For now, it seems obstacles from security to privacy, reliability, standards, regulatory or legislative hurdles have all been “outweighed by the government’s overwhelming desire to reduce complexity and isolation and improve the sharing of information, applications, data and users,” said Javier Vasquez, director of Collaboration & Cloud at Microsoft Federal.  In the coming months, Vasquez said federal customers should look forward to a FISMA-certified solution from Microsoft that has been designed to address at least some federal IT security concerns and further smooth the transition to cloud-based environments.
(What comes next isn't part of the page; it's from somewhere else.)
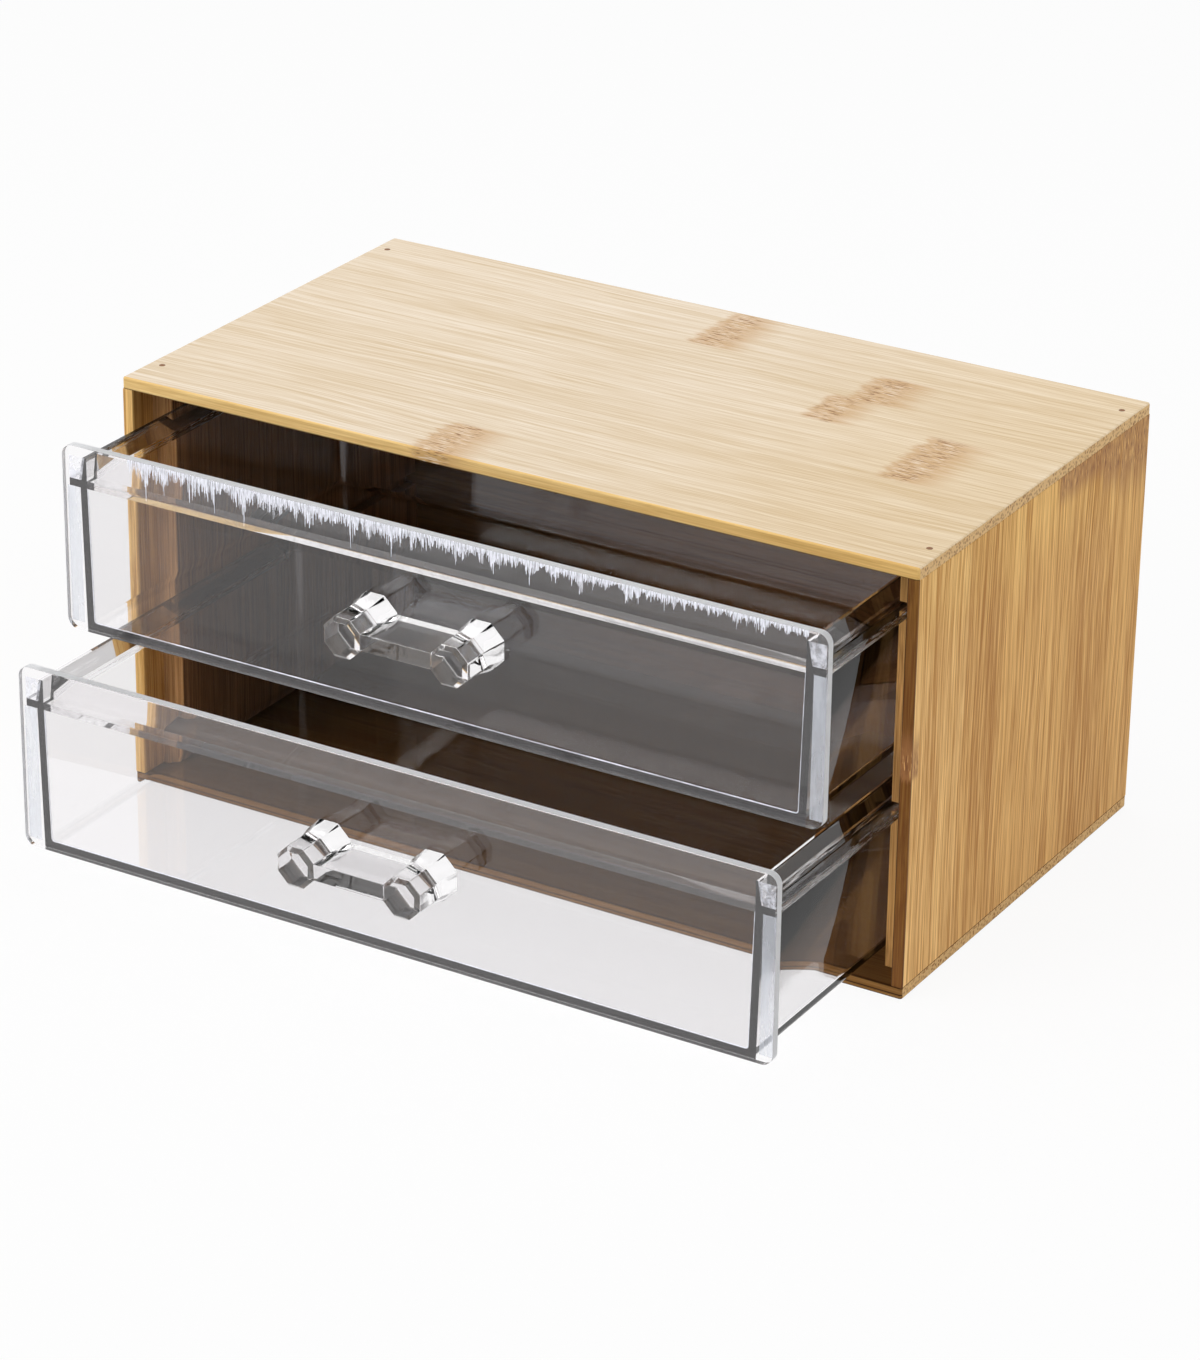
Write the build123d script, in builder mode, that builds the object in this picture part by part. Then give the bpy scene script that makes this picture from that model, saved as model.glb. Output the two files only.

As complexity and risks have grown, federal IT security mandates – especially the Federal Information Security Management Act (FISMA) – have remained largely focused on testing, evaluation and the accreditation of security solutions. This has created a situation in which federal organizations spent time and effort on filing paperwork and providing documentation for compliance, without gaining much in terms of security benefits. FISMA currently is being modified to focus more closely on continuous monitoring and measurement. “Once we achieve certification, we expect to see an uptick in interest among customers of cloud offerings,” said Vasquez, “as so much of the government’s business is predicated on FISMA accreditation.”